DATA FOR THIS TASK ->
=====

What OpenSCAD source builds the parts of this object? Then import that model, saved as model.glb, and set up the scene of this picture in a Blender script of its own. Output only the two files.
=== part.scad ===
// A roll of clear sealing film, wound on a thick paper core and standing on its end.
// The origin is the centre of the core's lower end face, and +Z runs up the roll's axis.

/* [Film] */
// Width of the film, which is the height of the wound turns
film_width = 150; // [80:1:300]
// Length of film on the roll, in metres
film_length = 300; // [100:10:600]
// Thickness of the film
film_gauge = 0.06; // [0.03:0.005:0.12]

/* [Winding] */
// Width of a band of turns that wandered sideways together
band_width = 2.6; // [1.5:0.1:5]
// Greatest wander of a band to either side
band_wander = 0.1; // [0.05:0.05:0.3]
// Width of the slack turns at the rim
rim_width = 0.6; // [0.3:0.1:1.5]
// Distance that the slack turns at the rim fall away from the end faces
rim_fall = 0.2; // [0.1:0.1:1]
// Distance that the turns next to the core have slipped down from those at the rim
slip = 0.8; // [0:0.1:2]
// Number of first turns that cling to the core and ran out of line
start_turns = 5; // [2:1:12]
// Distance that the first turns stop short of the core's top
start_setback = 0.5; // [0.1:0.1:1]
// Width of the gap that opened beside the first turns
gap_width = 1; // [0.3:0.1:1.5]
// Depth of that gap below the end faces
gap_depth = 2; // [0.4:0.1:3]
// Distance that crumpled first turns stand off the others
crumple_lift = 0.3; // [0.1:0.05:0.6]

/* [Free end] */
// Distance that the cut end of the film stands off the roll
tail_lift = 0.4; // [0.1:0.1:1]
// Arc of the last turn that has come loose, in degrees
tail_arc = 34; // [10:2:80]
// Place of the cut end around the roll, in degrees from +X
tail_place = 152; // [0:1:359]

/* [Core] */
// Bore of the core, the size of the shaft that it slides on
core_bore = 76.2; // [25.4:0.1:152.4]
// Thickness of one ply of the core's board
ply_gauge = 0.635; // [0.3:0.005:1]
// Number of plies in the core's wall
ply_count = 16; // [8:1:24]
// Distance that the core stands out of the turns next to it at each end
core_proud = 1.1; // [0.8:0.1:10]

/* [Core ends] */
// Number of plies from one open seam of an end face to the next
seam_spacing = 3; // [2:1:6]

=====

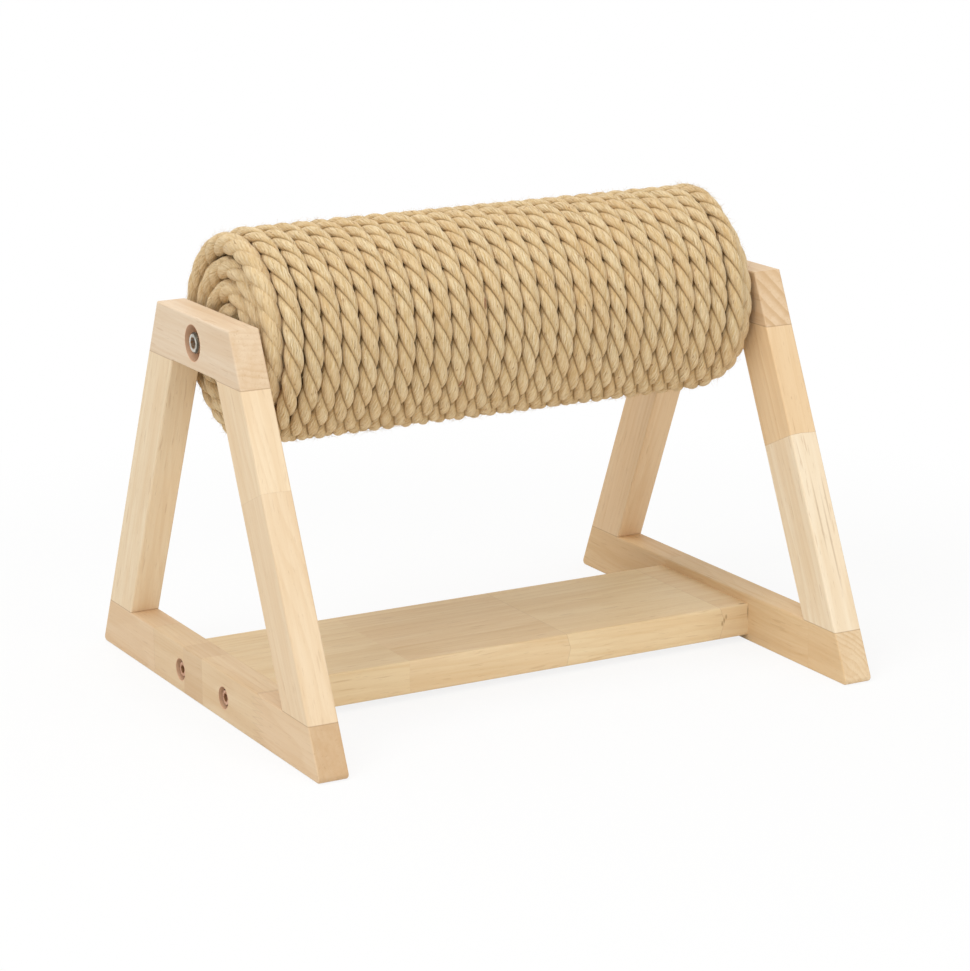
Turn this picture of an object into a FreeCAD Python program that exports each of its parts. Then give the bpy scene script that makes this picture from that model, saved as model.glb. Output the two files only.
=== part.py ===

=====

DIRECTIVE -> Reproduce, exactly as written, the stretch of lines whose first line is the one with "What OpenSCAD source" and whose last line is the one with "film_gauge = 0.06; // [0.03:0.005:0.12]".

EXERCISE RESULT ->
What OpenSCAD source builds the parts of this object? Then import that model, saved as model.glb, and set up the scene of this picture in a Blender script of its own. Output only the two files.
=== part.scad ===
// A roll of clear sealing film, wound on a thick paper core and standing on its end.
// The origin is the centre of the core's lower end face, and +Z runs up the roll's axis.

/* [Film] */
// Width of the film, which is the height of the wound turns
film_width = 150; // [80:1:300]
// Length of film on the roll, in metres
film_length = 300; // [100:10:600]
// Thickness of the film
film_gauge = 0.06; // [0.03:0.005:0.12]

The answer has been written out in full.